Work to do. Set down the listing below verbatim, but only from its first line through the line containing "return along".

Dataset extract.
[START]
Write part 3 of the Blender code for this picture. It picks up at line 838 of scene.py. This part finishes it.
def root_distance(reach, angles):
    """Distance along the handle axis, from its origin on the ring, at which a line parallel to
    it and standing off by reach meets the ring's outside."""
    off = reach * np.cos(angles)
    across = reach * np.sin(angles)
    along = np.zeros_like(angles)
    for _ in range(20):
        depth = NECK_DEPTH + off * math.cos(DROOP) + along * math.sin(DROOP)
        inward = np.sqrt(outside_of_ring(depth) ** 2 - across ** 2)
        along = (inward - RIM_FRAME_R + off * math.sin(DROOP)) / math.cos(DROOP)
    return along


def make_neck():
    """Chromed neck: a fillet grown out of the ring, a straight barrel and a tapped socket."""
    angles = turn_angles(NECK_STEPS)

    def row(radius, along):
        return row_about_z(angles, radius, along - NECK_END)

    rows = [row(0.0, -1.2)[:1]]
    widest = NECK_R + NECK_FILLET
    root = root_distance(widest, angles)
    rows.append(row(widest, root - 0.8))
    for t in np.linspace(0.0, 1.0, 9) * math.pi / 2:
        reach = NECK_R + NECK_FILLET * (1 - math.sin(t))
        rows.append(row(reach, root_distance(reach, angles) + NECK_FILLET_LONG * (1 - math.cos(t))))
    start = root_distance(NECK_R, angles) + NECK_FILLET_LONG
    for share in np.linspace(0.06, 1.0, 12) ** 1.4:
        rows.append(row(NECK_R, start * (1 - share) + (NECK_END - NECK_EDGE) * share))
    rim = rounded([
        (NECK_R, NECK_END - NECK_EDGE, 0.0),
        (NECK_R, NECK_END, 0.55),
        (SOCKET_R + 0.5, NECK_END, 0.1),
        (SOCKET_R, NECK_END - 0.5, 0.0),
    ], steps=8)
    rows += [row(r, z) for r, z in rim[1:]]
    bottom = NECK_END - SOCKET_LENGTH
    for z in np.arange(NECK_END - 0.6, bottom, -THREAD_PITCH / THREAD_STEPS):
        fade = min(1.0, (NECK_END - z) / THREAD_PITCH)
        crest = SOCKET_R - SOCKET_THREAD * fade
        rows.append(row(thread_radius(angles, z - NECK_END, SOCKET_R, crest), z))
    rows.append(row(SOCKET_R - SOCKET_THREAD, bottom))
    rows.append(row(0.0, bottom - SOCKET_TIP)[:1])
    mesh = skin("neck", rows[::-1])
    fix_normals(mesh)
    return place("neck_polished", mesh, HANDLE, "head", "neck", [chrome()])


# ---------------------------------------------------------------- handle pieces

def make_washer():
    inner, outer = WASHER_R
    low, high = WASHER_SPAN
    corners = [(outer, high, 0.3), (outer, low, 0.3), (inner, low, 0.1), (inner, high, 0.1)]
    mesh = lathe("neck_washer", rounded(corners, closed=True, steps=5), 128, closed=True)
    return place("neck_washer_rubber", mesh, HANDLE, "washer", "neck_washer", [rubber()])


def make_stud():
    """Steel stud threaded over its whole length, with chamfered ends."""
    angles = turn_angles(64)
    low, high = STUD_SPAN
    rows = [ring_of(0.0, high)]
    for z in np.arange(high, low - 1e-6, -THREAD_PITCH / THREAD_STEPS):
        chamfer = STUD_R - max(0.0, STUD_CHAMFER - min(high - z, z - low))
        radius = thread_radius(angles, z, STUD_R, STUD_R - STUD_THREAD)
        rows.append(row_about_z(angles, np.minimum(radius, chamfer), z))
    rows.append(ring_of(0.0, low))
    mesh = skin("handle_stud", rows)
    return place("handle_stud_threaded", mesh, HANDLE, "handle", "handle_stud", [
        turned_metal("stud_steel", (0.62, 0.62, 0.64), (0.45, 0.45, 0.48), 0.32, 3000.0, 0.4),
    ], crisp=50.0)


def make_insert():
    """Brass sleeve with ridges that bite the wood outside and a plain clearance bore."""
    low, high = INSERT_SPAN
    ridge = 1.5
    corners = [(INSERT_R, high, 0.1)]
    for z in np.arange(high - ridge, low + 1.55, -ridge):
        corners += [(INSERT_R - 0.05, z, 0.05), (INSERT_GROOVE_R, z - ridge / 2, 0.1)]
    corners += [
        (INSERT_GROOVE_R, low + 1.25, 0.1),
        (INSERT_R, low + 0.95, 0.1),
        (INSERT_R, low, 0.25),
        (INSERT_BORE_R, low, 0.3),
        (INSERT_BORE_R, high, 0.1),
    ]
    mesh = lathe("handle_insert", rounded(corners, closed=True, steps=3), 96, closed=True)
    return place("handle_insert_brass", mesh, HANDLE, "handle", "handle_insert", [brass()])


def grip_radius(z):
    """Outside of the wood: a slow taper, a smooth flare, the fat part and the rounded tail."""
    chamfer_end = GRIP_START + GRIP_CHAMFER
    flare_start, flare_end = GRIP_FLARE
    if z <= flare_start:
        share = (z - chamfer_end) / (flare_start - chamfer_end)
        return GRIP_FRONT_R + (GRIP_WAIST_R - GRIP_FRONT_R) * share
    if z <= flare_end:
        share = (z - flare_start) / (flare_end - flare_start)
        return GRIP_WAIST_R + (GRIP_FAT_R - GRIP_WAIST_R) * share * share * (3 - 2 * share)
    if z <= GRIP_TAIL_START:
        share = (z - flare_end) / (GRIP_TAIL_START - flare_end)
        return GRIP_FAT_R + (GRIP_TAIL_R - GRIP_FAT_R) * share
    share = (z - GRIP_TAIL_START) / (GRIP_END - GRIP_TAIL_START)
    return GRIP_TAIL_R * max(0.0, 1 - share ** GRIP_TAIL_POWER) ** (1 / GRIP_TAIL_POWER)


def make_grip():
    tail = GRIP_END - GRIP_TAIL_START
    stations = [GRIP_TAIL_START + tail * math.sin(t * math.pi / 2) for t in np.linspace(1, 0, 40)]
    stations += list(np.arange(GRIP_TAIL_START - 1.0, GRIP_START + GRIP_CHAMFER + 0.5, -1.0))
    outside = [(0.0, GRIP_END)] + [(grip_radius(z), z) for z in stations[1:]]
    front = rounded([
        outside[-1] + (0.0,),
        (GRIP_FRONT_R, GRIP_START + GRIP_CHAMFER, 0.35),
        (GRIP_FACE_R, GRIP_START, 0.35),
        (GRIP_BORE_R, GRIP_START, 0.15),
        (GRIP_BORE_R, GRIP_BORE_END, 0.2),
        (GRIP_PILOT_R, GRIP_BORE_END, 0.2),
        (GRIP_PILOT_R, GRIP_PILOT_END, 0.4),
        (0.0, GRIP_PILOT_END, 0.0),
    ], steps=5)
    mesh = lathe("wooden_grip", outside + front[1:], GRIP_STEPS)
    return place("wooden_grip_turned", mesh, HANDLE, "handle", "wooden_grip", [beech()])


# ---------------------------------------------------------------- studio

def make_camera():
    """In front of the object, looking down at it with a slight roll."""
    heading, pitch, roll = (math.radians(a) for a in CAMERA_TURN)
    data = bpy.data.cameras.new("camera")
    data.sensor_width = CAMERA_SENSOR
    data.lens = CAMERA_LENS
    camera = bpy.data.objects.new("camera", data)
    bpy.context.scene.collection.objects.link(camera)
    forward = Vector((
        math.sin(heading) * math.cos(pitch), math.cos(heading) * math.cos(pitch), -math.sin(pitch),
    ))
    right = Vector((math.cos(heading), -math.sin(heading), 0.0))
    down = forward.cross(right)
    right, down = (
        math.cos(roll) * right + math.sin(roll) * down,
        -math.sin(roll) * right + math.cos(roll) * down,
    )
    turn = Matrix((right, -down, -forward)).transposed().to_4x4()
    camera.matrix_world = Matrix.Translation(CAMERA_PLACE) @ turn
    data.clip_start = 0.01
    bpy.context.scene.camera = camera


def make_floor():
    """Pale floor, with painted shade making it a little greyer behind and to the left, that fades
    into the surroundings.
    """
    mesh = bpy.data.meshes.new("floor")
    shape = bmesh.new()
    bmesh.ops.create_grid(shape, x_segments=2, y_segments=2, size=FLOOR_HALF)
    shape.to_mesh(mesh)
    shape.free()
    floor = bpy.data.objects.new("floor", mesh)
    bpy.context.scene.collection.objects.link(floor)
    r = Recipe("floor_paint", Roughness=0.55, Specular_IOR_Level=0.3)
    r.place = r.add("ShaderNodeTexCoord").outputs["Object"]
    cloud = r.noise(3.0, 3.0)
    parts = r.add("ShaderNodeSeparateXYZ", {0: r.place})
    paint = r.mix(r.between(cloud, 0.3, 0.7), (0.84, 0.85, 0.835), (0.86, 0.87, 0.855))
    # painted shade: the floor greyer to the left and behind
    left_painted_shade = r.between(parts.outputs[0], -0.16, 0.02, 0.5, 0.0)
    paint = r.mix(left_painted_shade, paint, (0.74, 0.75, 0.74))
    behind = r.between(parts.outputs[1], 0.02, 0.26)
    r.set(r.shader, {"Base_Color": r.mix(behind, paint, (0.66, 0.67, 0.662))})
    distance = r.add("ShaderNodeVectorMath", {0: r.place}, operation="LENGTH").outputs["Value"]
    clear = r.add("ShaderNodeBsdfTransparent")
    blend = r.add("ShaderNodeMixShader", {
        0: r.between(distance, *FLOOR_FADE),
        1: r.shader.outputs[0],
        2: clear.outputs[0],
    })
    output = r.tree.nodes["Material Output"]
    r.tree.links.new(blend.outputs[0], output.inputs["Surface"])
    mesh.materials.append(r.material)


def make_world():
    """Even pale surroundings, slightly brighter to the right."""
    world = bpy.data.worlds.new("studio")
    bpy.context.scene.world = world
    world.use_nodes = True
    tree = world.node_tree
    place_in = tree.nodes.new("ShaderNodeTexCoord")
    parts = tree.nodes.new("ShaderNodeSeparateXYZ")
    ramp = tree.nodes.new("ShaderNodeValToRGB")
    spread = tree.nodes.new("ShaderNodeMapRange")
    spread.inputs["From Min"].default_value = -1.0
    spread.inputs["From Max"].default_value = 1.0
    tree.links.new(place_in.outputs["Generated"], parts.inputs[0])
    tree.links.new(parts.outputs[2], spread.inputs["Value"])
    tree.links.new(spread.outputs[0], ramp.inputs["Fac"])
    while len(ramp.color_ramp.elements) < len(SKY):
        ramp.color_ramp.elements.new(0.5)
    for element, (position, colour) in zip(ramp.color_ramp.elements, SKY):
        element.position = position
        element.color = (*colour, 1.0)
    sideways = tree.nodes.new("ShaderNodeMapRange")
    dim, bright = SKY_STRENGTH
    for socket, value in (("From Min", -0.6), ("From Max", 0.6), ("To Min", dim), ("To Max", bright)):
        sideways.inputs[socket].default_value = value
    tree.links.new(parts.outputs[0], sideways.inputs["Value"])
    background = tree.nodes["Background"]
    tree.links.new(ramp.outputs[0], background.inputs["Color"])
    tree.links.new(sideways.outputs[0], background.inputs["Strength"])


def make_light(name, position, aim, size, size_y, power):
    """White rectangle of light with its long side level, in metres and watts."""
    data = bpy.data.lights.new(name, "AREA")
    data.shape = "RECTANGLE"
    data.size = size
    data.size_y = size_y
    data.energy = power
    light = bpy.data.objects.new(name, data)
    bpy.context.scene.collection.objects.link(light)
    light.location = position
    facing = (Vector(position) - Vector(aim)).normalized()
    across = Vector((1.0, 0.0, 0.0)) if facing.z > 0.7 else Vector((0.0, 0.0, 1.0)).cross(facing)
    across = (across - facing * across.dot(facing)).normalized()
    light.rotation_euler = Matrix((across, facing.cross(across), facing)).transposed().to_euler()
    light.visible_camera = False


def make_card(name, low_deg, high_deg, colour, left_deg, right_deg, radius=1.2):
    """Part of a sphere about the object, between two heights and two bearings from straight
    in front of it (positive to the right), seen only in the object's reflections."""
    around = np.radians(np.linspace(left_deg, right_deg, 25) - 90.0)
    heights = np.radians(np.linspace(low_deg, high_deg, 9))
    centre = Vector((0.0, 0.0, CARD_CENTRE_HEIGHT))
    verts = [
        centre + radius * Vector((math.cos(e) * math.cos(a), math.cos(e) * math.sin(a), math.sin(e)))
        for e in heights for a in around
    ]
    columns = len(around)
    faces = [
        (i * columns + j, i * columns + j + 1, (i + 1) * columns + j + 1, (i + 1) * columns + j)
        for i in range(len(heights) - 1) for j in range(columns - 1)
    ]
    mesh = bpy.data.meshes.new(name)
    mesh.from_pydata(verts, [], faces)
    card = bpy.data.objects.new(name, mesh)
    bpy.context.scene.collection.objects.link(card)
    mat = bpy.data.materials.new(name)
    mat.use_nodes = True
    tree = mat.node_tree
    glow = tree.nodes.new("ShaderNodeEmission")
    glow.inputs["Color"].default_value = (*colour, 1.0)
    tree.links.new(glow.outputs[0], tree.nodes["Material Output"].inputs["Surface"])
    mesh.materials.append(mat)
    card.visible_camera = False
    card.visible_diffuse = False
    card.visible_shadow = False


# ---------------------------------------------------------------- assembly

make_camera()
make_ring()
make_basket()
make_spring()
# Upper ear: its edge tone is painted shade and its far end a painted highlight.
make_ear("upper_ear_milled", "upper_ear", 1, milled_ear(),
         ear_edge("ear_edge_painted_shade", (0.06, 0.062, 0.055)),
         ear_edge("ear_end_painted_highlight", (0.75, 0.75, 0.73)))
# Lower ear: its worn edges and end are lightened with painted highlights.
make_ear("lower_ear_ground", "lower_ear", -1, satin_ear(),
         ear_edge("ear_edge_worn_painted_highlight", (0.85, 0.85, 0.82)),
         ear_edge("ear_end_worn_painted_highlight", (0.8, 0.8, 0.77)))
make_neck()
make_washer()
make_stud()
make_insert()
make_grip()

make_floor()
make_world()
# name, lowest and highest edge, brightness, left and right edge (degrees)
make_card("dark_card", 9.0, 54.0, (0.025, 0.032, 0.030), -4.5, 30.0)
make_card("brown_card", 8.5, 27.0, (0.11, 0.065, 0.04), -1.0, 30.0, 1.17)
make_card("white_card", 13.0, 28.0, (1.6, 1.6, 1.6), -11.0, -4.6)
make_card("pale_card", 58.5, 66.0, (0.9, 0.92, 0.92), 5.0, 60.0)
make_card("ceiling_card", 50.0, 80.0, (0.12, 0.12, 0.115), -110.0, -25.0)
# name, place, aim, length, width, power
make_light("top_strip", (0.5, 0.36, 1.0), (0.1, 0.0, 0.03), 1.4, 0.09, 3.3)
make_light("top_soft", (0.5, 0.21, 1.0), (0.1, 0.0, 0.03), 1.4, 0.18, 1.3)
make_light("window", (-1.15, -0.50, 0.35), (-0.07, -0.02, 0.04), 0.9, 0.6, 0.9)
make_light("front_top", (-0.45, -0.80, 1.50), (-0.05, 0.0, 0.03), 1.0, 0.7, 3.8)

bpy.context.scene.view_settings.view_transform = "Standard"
[END]
The response.
Write part 3 of the Blender code for this picture. It picks up at line 838 of scene.py. This part finishes it.
def root_distance(reach, angles):
    """Distance along the handle axis, from its origin on the ring, at which a line parallel to
    it and standing off by reach meets the ring's outside."""
    off = reach * np.cos(angles)
    across = reach * np.sin(angles)
    along = np.zeros_like(angles)
    for _ in range(20):
        depth = NECK_DEPTH + off * math.cos(DROOP) + along * math.sin(DROOP)
        inward = np.sqrt(outside_of_ring(depth) ** 2 - across ** 2)
        along = (inward - RIM_FRAME_R + off * math.sin(DROOP)) / math.cos(DROOP)
    return along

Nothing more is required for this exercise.